But investors will have to wait a little longer to learn the details of Encana's long-term strategy under Doug Suttles' leadership, including the fate of the company's 20-cent quarterly dividend.
The natural gas giant said Wednesday that capital spending for 2013 is expected to come in at between $2.7 billion and $2.9 billion, compared with the $3 billion to $3.2 billion previously expected.
Chief financial officer Sherri Brillon attributed the decrease to a combination of improved efficiency and greater scrutiny on which projects deserve the most capital.
Encana said earlier this year it was is aiming at between $100 million and $150 million in cost savings and efficiency gains over the next 18 months. On Wednesday, it said it was well on its way to achieving that goal, with $110 million of that amount expected to be realized by the end of 2013.
Its quarterly operating earnings came in at $150 million, or 20 cents per share, besting the 17 cents per share analysts polled by Thomson Reuters had on average been expecting. It was its second profitable quarter in a row.
During the same quarter a year earlier, operating earnings were $263 million, or 36 cents per share.
Shuttles, a former BP executive, became chief executive in June, replacing Randy Eresman, who had abruptly parted ways with the company at the beginning of the year.
Suttles has since pared down Encana's management ranks, doing away with separate Canadian and U.S. divisions and appointing a chief operating officer with company-wide responsibilities.
Suttles has also signalled Encana will become smaller and more focused, suggesting that more sales of dry gas natural gas assets are in the works.
Encana plans to announce its long-term strategic plan and fourth-quarter dividend — which some have speculated could be cut — before year-end.

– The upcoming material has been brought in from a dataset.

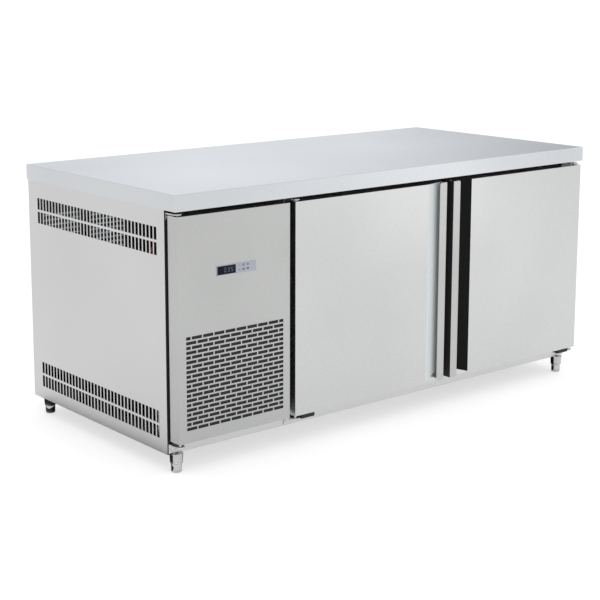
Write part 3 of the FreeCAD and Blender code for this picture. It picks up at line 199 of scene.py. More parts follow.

In an interview, Suttles said a dividend is an important part of Encana's total shareholder return, but it needs to be kept at a "sustainable level."
The CEO said he's discussed the dividend with several major investors and analysts, but the feedback has been far from unanimous.
"I have groups everywhere telling me they don't understand why we pay one at all and they don't care that we do and I have others that think we shouldn't touch it," he said.
"So I think the challenge there is different people own us for different reasons and I think as we get very, very clear on our strategy going forward, I will make sure that there's real alignment there."
Any potential workforce reductions — in addition to the already announced cuts at the management level — will be considered as Encana weighs its long-term strategy.
The simpler organizational structure, unveiled earlier this month, has meant less duplication of certain tasks, like human resources and IT. In addition to the cost-saving benefits, it also means decisions can be made more quickly, Suttles said.
He said morale is "mixed" at the company, which has long struggled to cope with low natural gas prices and has seen a number of strategic shifts over the past several years with varying levels of success.
"On one side, I think there seems to be a building confidence that we will get back on track, we'll get back to winning as we like to describe it," he said, while acknowledging that change can be difficult for some.
"Of course they also wonder, 'well, what does that mean for me and my individual situation?' And we're working very hard to try to get that resolved as quickly as we can."
Suttles said there's been a shift in Encana's corporate culture since his arrival, with the phrase "Team Encana" becoming part of its vernacular.
"We all know where we're trying to get to and we're all pulling together to get there," said the third-generation Texas oilman.
Encana is tilting its focus away from dry natural gas, for which prices have been depressed for some time, and towards more lucrative natural gas liquids and oil projects.
The company is on track to achieve total liquids production of between 50,000 and 60,000 barrels per day for 2013 — a big increase from 31,000 barrels last year.
It expects to finish 2013 producing between 70,000 and 75,000 barrels per day.
Natural gas production is expected to be between 2.7 billion to 2.8 billion cubic feet per day this year, a bit lower than its previous target of between 2.8 billion and three billion cubic feet per day. Brillon said the reduction was due to delays in starting up the Deep Panuke offshore project in Nova Scotia and sales of natural gas assets in northeastern British Columbia earlier this year.